Magic: the Gathering is an omnipresent game in the nerdy gaming space. It's been around for decades and shaped multiple other major games in the field, defining what customizable card games (CCGs) look like to multiple generations of players. Many of Magic's fans think of it as the best thing since sliced food tokens. My own relationship with the game is more complicated. There's plenty I appreciate about it, but I've also come to feel that it's more of a sandbox for doing things than it is an interesting game.
The Sandbox of Magic
One of the things that most contributes to Magic's enduring popularity is the fact that it's an engine for expression. You get to choose every single card that goes into your deck, you get to choose how greedy you want the playable component of your deck to be, you get to choose tech cards for your sideboard--cards that you can add to your deck for a specific matchup. Magic is pitched as a game where you can do many things, and every faction in the game has unique capabilities and sometimes win conditions. There are many cards that offer all sorts of potential to players, to the point where one of the most popular formats of the game (Commander) often sees players calibrating the strengths of their decks to accommodate deck strategies which are significantly weaker than what you can assemble within the available pool of cards.

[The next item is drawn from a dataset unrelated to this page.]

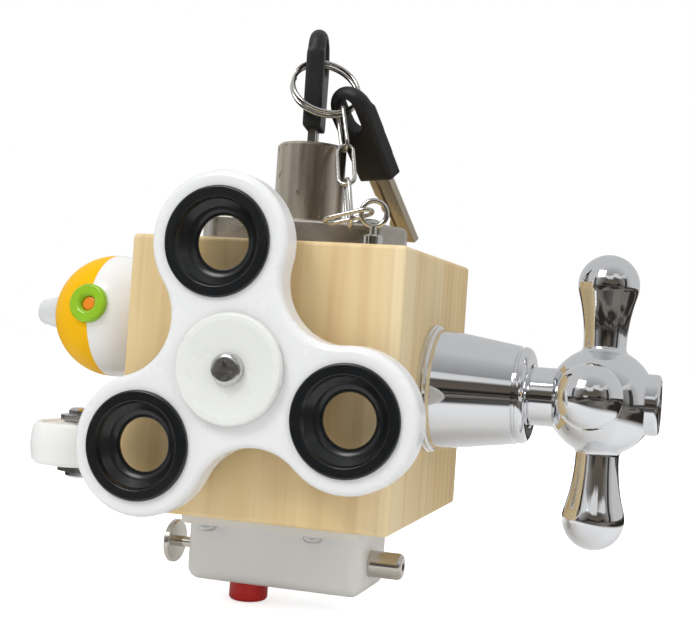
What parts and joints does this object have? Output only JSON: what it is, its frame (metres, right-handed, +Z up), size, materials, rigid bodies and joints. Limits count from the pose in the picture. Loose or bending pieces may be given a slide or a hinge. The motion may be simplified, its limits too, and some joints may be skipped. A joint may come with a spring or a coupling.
{
  "type": "busy cube",
  "caption": "Wooden activity cube: three-lobed spinner, tap with cross handle, cam lock with keys on a chain, turning ball, caster wheel and push-bolt.",
  "frame": {"origin": "centre of the cube's bare back face", "axes": "+Y out of the bare back face, +Z up towards the lock, +X towards the tap"},
  "size_m": [0.1487, 0.0781, 0.1354],
  "materials": {
    "wood": "satin",
    "white_plastic": "gloss",
    "cap_plastic": "gloss",
    "black_plastic": "gloss",
    "key_black": "matte",
    "chrome": "polished",
    "nickel": "satin",
    "steel": "satin",
    "key_metal": "satin",
    "yellow_plastic": "gloss",
    "green_plastic": "gloss",
    "orange_plastic": "gloss",
    "frosted_plastic": "frosted",
    "red_plastic": "gloss",
    "nylon": "matte"
  },
  "bodies": {
    "cube": {"wood_block": "wood", "spinner_screw": "steel", "spinner_washer": "white_plastic", "spinner_rear_cap": "cap_plastic", "spinner_front_cap": "cap_plastic", "bearing_inner_race": "steel", "tap_base_ring": "chrome", "tap_bell": "chrome", "tap_valve_body": "nickel", "lock_case": "nickel", "lock_cylinder": "nickel", "lock_screws": "steel", "screw_eye": "nickel", "chain": "nickel", "bolt_case": "white_plastic", "bolt_case_screws": "steel", "caster_bracket": "steel", "caster_axle": "steel", "caster_screws": "steel", "ball_bush": "nylon", "ball_axle_screw": "steel"},
    "spinner": {"spinner_body": "white_plastic", "spinner_ring_1": "black_plastic", "spinner_ring_2": "black_plastic", "spinner_ring_3": "black_plastic", "bearing_outer_race": "steel"},
    "bearing_set": {"bearing_balls": "steel", "bearing_cage": "nylon"},
    "tap_turning": {"tap_handle": "chrome", "tap_spindle": "nickel", "tap_index_cap": "chrome", "tap_handle_screw": "steel"},
    "key_plug": {"lock_plug": "nickel", "key_1_bow": "key_black", "key_1_blade": "key_metal", "key_ring": "nickel"},
    "spare_key": {"key_2_bow": "key_black", "key_2_blade": "key_metal"},
    "lock_bolt": {"lock_bolt": "nickel"},
    "latch_bolt": {"latch_bolt": "nickel"},
    "release_button": {"release_button": "red_plastic"},
    "caster_wheel": {"caster_wheel": "frosted_plastic"},
    "ball": {"ball_outer": "yellow_plastic", "ball_inner": "white_plastic", "ball_nub": "frosted_plastic", "ball_eyelet": "green_plastic", "ball_bead": "orange_plastic"}
  },
  "joints": [
    {"name": "spinner_spin", "type": "hinge", "parent": "cube", "child": "spinner", "pos_m": [-0.00025, -0.0709, 0.0025], "axis": [0, -1, 0], "continuous": true},
    {"name": "bearing_orbit", "type": "hinge", "parent": "cube", "child": "bearing_set", "pos_m": [-0.00025, -0.0709, 0.0025], "axis": [0, -1, 0], "continuous": true},
    {"name": "tap_turn", "type": "hinge", "parent": "cube", "child": "tap_turning", "pos_m": [0.0695, -0.033, 0], "axis": [1, 0, 0], "range_deg": [0, 180]},
    {"name": "key_turn", "type": "hinge", "parent": "cube", "child": "key_plug", "pos_m": [-0.0022, -0.031, 0.055], "axis": [0, 0, 1], "range_deg": [0, 90], "deforming": ["chain"]},
    {"name": "lock_bolt_slide", "type": "slide", "parent": "cube", "child": "lock_bolt", "axis": [-0.2079, 0.9781, 0], "range_m": [0, 0.0064]},
    {"name": "spare_key_swing", "type": "hinge", "parent": "key_plug", "child": "spare_key", "pos_m": [0.00745, -0.03259, 0.06393], "axis": [-0.3321, -0.7135, -0.617], "range_deg": [0, 60]},
    {"name": "latch_bolt_slide", "type": "slide", "parent": "cube", "child": "latch_bolt", "axis": [1, 0, 0], "range_m": [-0.0095, 0]},
    {"name": "button_press", "type": "slide", "parent": "cube", "child": "release_button", "axis": [0, 0, 1], "range_m": [0, 0.0025], "stiffness_N_per_m": 600, "springref_m": -0.001},
    {"name": "caster_roll", "type": "hinge", "parent": "cube", "child": "caster_wheel", "pos_m": [-0.0511, -0.043, -0.0188], "axis": [0, 0, 1], "continuous": true},
    {"name": "ball_turn", "type": "hinge", "parent": "cube", "child": "ball", "pos_m": [-0.0459, -0.03875, 0.0117], "axis": [1, 0, 0], "continuous": true}
  ],
  "couplings": [
    {"joint": "bearing_orbit", "follows": "spinner_spin", "ratio": 0.62757},
    {"joint": "lock_bolt_slide", "follows": "key_turn", "m_per_rad": 0.004051}
  ]
}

It gets to a point where it sometimes feels like Magic's essence is in the conversations it inspires, and the deckbuilding and thinking that players do outside of the game. Players talk about how many lands to run, how to exploit newly-revealed cards, and how to build out the bulk of your playable cards so that you don't fall behind on board tempo while trying to win. And sometimes, the conversation is about absolutely broken combinations of cards. Ways to set up board states that lock the game or outright win the game in absurd fashion. Things that are about fundamentally trying to avoid the core costs and interactions of the baseline game mechanics.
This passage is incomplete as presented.